Dark Greens, on the other hand, are more nihilistic. They tend to believe that no amount of progress will deflect the inevitable decline of our environment. Their view is that the only thing that might mitigate environmental collapse is an extreme act of uncivilization – a return to the stone ages. This is often associated with extremists like the Unabomber, Earth First!, or John Zerzan.

Most environmentalists from non-STEM fields, like anthropology or ecology, tend to fall in either camp. I think this reflects on societies view of technology. The Bright Greens trust STEM-professionals to do right and create technologies that save the world and reflect that trust in technology. Dark Greens are cognizant that most efforts for improved technologies will inevitably still result in environmental collapse.

I think a lack of awareness about entropy explains this dissonance. The environment will fall apart, eventually. Everything falls apart, eventually. Our ecological understanding is still underpinned with an understanding of energy. Trees still need an energy input (solar) to initiate photosynthesis. We know that these fields are still governed by the laws of physics.

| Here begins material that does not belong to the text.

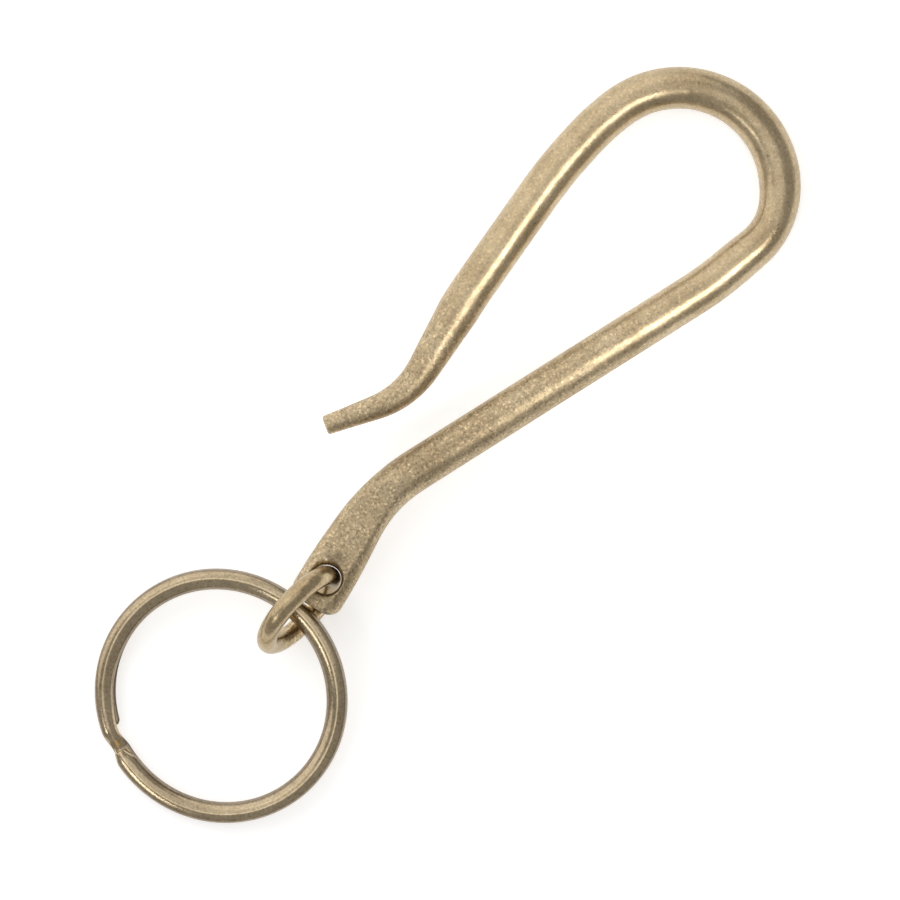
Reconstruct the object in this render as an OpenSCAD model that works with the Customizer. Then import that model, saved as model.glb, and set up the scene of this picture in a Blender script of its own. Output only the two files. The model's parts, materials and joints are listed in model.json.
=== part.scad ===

But on the bright green side, understanding that there will never be a 100% efficient Carnot engine is not an excuse to not make an engine however. Just because the Coefficent of Performance for a refrigerator never hits one doesn’t mean we should give up on refrigerators. It hasn’t stopped us in the past. That point speaks to developing technologies that decrease human suffering, but are cognizant of physical constraints and environmentally conscious.

My whole point here is that I do firmly believe that the second law of thermodynamics and entropy has a place in ecology and possibly anthropology, but it isn’t made aware at the most basic, undergraduate levels. Introducing these fields early on might help contextualize the hard science aspects of these fields. That way, divisions like that between dark greens and bright greens might ease away.